Question: What is the code chunk below accomplishing? Guess before running the code.

BMI_long %>%
arrange(desc(BMI)) %>%
slice(1:5)
## # A tibble: 5 × 5
## Country Sex Region Year BMI
## <chr> <chr> <chr> <chr> <dbl>
## 1 American Samoa Women Urban 2017 35.4
## 2 American Samoa Women National 2017 35.3
## 3 American Samoa Women Rural 2017 35
## 4 Samoa Women Urban 2017 34.7
## 5 American Samoa Men Rural 2017 34.6
19 / 39

To add comments to code, use the pound sign. This is helpful for debugging as well - you can temporarily disable a line.

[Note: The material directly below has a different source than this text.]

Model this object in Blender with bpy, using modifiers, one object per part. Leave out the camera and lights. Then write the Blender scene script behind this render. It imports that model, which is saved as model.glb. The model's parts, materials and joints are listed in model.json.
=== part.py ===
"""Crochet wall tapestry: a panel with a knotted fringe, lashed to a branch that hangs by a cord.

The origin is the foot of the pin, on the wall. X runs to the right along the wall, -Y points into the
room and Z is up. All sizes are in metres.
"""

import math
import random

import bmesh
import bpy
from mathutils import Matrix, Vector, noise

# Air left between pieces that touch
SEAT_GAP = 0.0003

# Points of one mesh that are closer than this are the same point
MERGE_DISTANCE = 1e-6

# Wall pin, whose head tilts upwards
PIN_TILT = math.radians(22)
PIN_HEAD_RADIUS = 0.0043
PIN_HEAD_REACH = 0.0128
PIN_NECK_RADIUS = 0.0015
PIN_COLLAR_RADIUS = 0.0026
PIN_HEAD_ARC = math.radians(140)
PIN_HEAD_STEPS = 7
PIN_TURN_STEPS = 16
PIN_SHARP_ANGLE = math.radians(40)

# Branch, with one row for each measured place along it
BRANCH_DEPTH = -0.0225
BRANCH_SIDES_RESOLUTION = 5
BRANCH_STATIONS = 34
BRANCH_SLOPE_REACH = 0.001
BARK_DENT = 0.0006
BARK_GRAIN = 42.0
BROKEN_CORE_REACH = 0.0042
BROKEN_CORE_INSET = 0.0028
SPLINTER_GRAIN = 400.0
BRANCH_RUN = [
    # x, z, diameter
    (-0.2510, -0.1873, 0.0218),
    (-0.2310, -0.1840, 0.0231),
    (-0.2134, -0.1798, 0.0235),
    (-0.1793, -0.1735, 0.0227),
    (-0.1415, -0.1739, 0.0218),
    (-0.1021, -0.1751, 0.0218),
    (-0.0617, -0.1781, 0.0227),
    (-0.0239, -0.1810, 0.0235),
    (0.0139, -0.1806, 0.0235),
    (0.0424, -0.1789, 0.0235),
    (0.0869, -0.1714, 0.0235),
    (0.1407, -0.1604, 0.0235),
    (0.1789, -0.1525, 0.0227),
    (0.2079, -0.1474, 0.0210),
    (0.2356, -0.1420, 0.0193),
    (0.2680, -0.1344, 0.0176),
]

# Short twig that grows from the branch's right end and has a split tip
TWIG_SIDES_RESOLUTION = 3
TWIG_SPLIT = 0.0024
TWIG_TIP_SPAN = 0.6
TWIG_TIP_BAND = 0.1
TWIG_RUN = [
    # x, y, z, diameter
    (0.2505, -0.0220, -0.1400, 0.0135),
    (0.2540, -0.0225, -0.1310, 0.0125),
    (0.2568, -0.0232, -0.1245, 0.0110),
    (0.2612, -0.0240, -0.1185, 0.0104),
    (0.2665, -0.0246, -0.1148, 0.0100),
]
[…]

Question: What will happen if you comment out the line containing arrange() in the previous code chunk? Try it.

BMI_long %>%
#arrange(desc(BMI)) %>%
slice(1:5)
## # A tibble: 5 × 5
## Country Sex Region Year BMI
## <chr> <chr> <chr> <chr> <dbl>
## 1 Afghanistan Men National 1985 20.2
## 2 Afghanistan Men Rural 1985 19.7
## 3 Afghanistan Men Urban 1985 22.4
## 4 Afghanistan Men National 2017 22.8
## 5 Afghanistan Men Rural 2017 22.5
20 / 39

filter()

filter() selects rows satisfying certain conditions.

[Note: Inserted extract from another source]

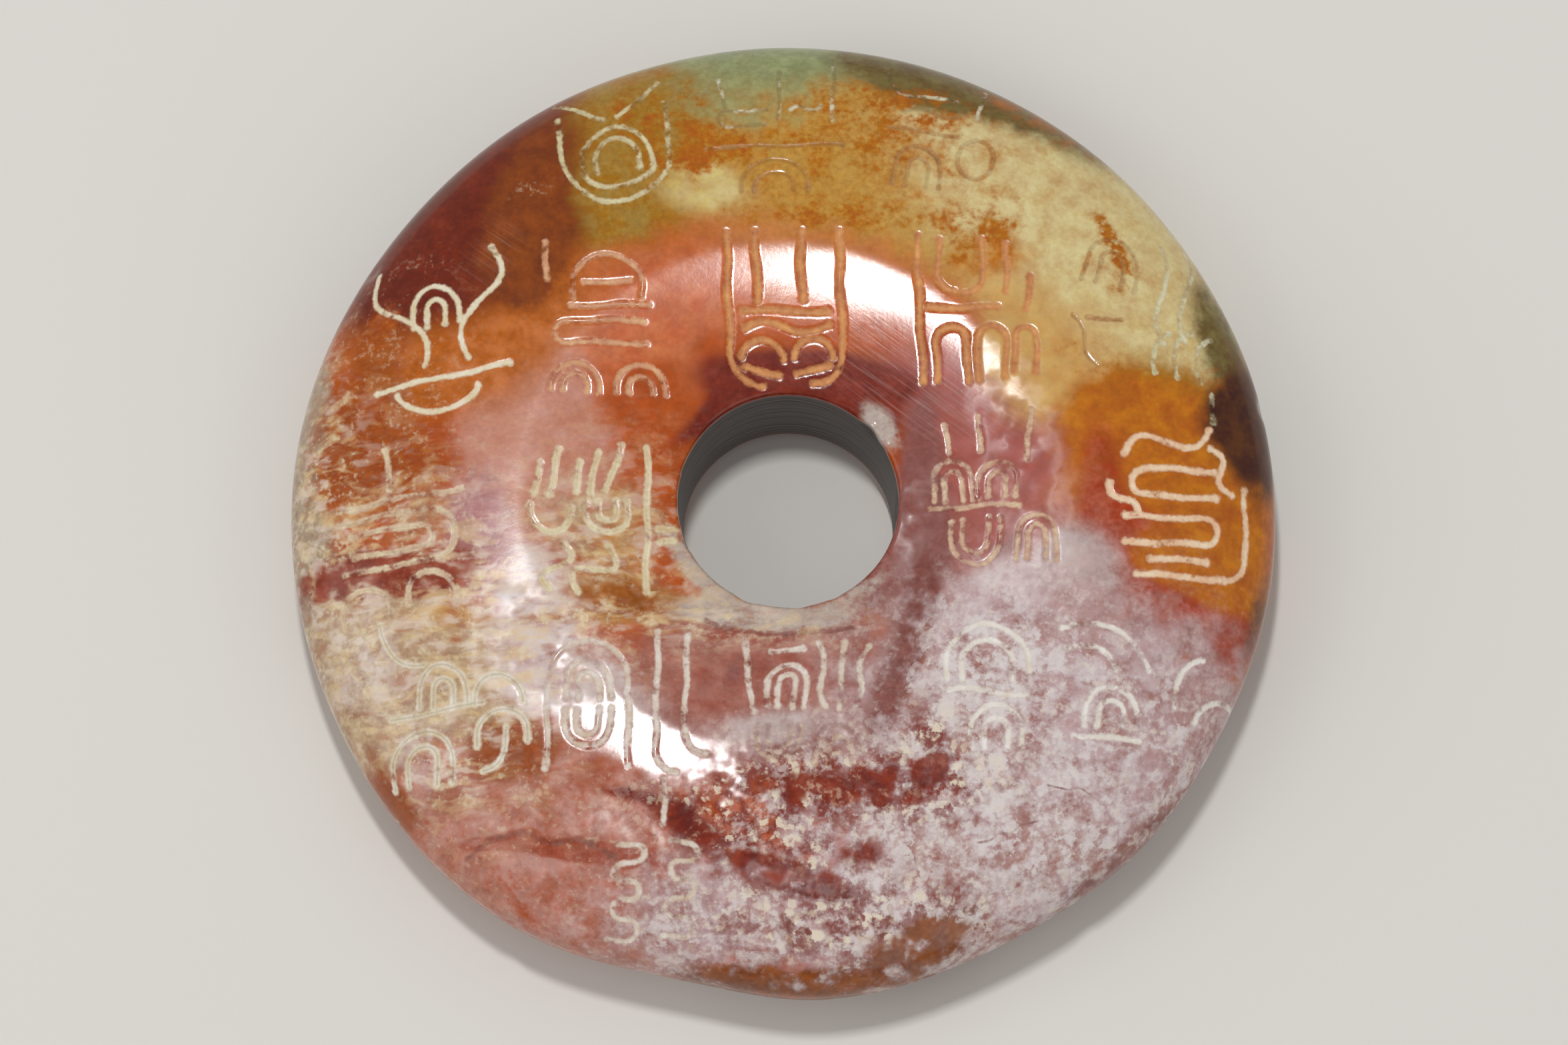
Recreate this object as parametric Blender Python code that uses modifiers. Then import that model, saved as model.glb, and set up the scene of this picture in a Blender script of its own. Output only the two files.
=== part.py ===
"""A carved jade ring pendant: one thick, doughnut-shaped disc with a drilled bore and an engraved face.

Units are metres and +Z is up. The disc lies on its plain back, with the bore over the origin's middle,
and the engraved face looks up. Its top, as a reader would hold it, points along +Y.
"""

import math

import bmesh
import bpy
from mathutils import Vector

MM = 0.001
WELD_DISTANCE = 0.001 * MM

# The disc
DISC_RADIUS = 28.0 * MM
HALF_THICKNESS = 4.75 * MM
CREST_RADIUS = 15.0 * MM
FACE_EXPONENT = 2.25

# The bore, drilled from the front and a little off the middle
BORE_RADIUS_FRONT = 6.25 * MM
BORE_RADIUS_BACK = 6.0 * MM
BORE_SHIFT = Vector((0.27 * MM, -0.10 * MM, 0.0))
BORE_RIM_ROUND = 0.35 * MM
FRONT_RIM_DROP = 1.25 * MM
BACK_RIM_DROP = 1.0 * MM
RIM_DROP_EXPONENT = 1.4

# The narrow flat ring, worn on the crest of the back, that the disc lies on
REST_RADIUS_INNER = 12.7 * MM
REST_RADIUS_OUTER = 15.7 * MM

# How finely the turned shape is cut
STEPS_ROUND = 64
STEPS_OUTER_FRONT = 9
STEPS_INNER_FRONT = 5
STEPS_OUTER_BACK = 5
STEPS_INNER_BACK = 2

# Edges that turn by more degrees than this show as edges
SHARP_ANGLE = 40

# Flats and bulges of the hand-ground outline: azimuth and half spread in degrees, outward shift in mm
OUTLINE_MARKS = (
    (32, 9, -0.08),
    (70, 20, 0.08),
    (108, 9, -0.08),
    (143, 17, -0.27),
    (234, 17, 0.38),
    (256, 10, -0.50),
    (276, 9, 0.20),
    (300, 9, -0.18),
    (334, 10, -0.16),
)

# Natural hollows in the stone, each along a line from start to end: half width and depth, all in mm
HOLLOWS = (
    ((8.2, -1.2), (5.4, -9.6), 1.5, 0.40),
    ((-10.6, -17.4), (-5.2, -19.8), 1.2, 0.13),
    ((-5.2, -19.8), (3.4, -22.2), 0.9, 0.16),
    ((2.6, -14.8), (8.6, -17.6), 1.4, 0.22),
)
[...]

We can use a single condition. Here we select all rows where the country is Iceland.

BMI_long %>%
filter(Country == "Iceland")
## # A tibble: 12 × 5
## Country Sex Region Year BMI
## <chr> <chr> <chr> <chr> <dbl>
## 1 Iceland Men National 1985 24.8
## 2 Iceland Men Rural 1985 25.2
## 3 Iceland Men Urban 1985 24.8
## 4 Iceland Men National 2017 27.1
## 5 Iceland Men Rural 2017 27.3
## 6 Iceland Men Urban 2017 27.1
## # … with 6 more rows
21 / 39

We can use more than one condition. Here we select all rows where the Country is Iceland and the year is 2017.

BMI_long %>%
filter(Country == "Iceland", Year == 2017)
## # A tibble: 6 × 5
## Country Sex Region Year BMI
## <chr> <chr> <chr> <chr> <dbl>
## 1 Iceland Men National 2017 27.1
## 2 Iceland Men Rural 2017 27.3
## 3 Iceland Men Urban 2017 27.1
## 4 Iceland Women National 2017 25.5
## 5 Iceland Women Rural 2017 25.9
## 6 Iceland Women Urban 2017 25.5
22 / 39

More complex conditions are possible!

Question: In plain English, what is the code below accomplishing?

BMI_long %>%
filter(Country %in% c("Iceland", "Ireland"),
Year == 2017 | Region == "National")
## # A tibble: 16 × 5
## Country Sex Region Year BMI
## <chr> <chr> <chr> <chr> <dbl>
## 1 Iceland Men National 1985 24.8
## 2 Iceland Men National 2017 27.1
## 3 Iceland Men Rural 2017 27.3
## 4 Iceland Men Urban 2017 27.1
## 5 Iceland Women National 1985 24.3
## 6 Iceland Women National 2017 25.5
## # … with 10 more rows
23 / 39

The table of logical operators below will be helpful as you work with filtering.

operator definition
< is less than?
<= is less than or equal to?
> is greater than?
>= is greater than or equal to?
== is exactly equal to?
!= is not equal to?
x & y is x AND y?
x y is x OR y?
24 / 39

The table of logical operators below will be helpful as you work with filtering.

operator definition
is.na(x) is x NA?
!is.na(x) is x not NA?
x %in% y is x in y?
!(x %in% y) is x not in y?
!x is not x?

The final operator only makes sense if x is logical (TRUE / FALSE).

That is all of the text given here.